Macquarie Group chief executive Shemara Wikramanayake says Australia is trailing the world on electric vehicles after the investment powerhouse reported a record full-year profit and outlined a bold plan to accelerate its push into green financing.

Ms Wikramanayake said Australia was at an earlier stage than other markets on the transition to electric vehicles and called on industries with large transportation fleets, such as the mining sector, to convert.

Macquarie has used its full year results to launch a new climate policy.

Macquarie has used its full year results to launch a new climate policy. Credit: Lisa Thompson.

“That might help to give scale to underwrite the transition,” Ms Wikramanayake said. “The whole world has a big mountain to climb there in electrification of transport but yes we need to do a lot in Australia.”

Macquarie reported full-year profits reached record highs after growing by 10 per cent over the year to $3 billion and committed to paying shareholders a franked final dividend of $3.35 per share – up from $1.80 a year ago.

The group used its results to launch a revamped climate policy that includes exiting coal by 2024 and using its multibillion-dollar clout to pressure heavy emitters into accelerating plans to reach net zero targets.

The ASX-listed investment bank is already a leading investor in the renewable energy sector but has pledged to expand its investments in electric transportation, energy efficiency and carbon offsetting.

Macquarie’s exposure to coal is small and shrinking but it said any remaining exposure will be fully divested within three years, joining a growing number of financial institutions closing the door on coal. ANZ’s 2020 decision to stop funding new coal mines prompted a backlash from federal politicians, including Deputy Nationals leader David Littleproud.

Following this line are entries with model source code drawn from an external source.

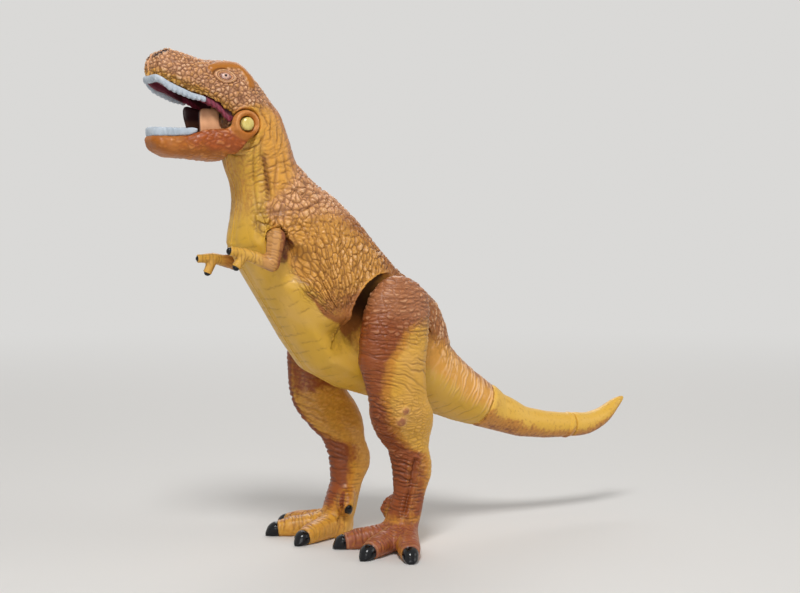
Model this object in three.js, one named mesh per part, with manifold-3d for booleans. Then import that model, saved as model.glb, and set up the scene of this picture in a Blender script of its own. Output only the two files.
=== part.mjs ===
// A standing toy dinosaur: hollow two-shell body, hinged jaw, swinging legs and arms, swivelling tail.
// Millimetres, +Z up, nose towards -X, the animal's left side towards -Y.
import * as THREE from "three";
import { mergeVertices } from "three/addons/utils/BufferGeometryUtils.js";
import Module from "manifold-3d";

const wasm = await Module();
wasm.setup();

// Driving sizes of the whole figure. Places along the body are measured from the hip axis.
const hipHeight = 56;
const headRise = 62.1;
const noseReach = 55.3;
const bodyWidth = 29.6;

// Shell walls, the seam between the shells, and the clearances between pieces.
const shellWall = 1.8;
const seamGap = 0.3;
const glueGap = 0.3;
const runGap = 0.3;
const cutOverrun = 4;
const mergeTolerance = 0.00001;

// Locating pins of the shells.
const locatorRadius = 1.1;
const locatorLength = 2.4;
const locatorBossRadius = 2.6;

// Hips: flat pockets in the body's sides, the thighs in them, and the flanged pivots.
const pocketHalfWidth = 9.4;
const pocketGap = 0.4;
const thighRadius = 10.4;
const thighWidth = 10.8;
const pivotRadius = 2.4;
const pivotGrip = 5;
const flangeRadius = 4;
const flangeThickness = 1.3;

// Legs: height shares follow hipHeight, fore-and-aft shares thighRadius, sideways shares thighWidth.
const stride = 6.2;
const toeLength = 19;
const toeWidth = 6.4;
const toeHeight = 6.6;
const halluxLength = 6;
const halluxRadius = 1.7;
const halluxHeight = 10.6;

// Jaw: a fork turning on a pin through the skull.
const jawPinRadius = 1.5;
const jawPinDome = 0.7;
const jawLobeRadius = 3.15;
const jawWall = 1.5;
const lugShare = 8 / 37;
const lugHalfWidth = lugShare * bodyWidth;
const lobeThickness = 2.4;
const cheekHalfGap = 3.3;
const cheekWall = 0.9;
const floorThickness = 1.4;
const gumDrop = 0.8;
const skullWall = 1.5;
const palateWall = 0.9;
const toothThickness = 1.3;
const upperToothHeight = 1.9;
const lowerToothHeight = 1.3;
const toothSeat = 0.4;

// Arms, pegged in flat sockets.
const upperArmLength = 6.4;
const foreArmLength = 6.6;
const armRadius = 2;
const fingerLength = 3.6;
const fingerRadius = 1.05;
const shoulderHalfWidth = 8.6;
const pegRadius = 1.5;
const pegLength = 3.4;
const pegHeadRadius = 2.1;
const pegHeadThickness = 0.9;

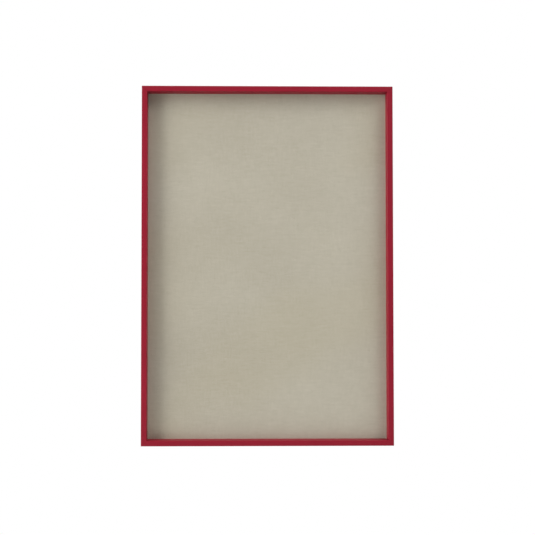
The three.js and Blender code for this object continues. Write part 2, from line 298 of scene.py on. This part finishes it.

Ms Wikramanayake said coal had never been a large focus for the group and she was not concerned about public criticism. “I can’t even remember when we had large coal investments. I don’t think anyone in the government or otherwise will notice whether we’re involved in coal or not.”

She said the switch to a net zero emissions future could not happen overnight and the group will remain committed to the oil and gas sector until new technologies are developed.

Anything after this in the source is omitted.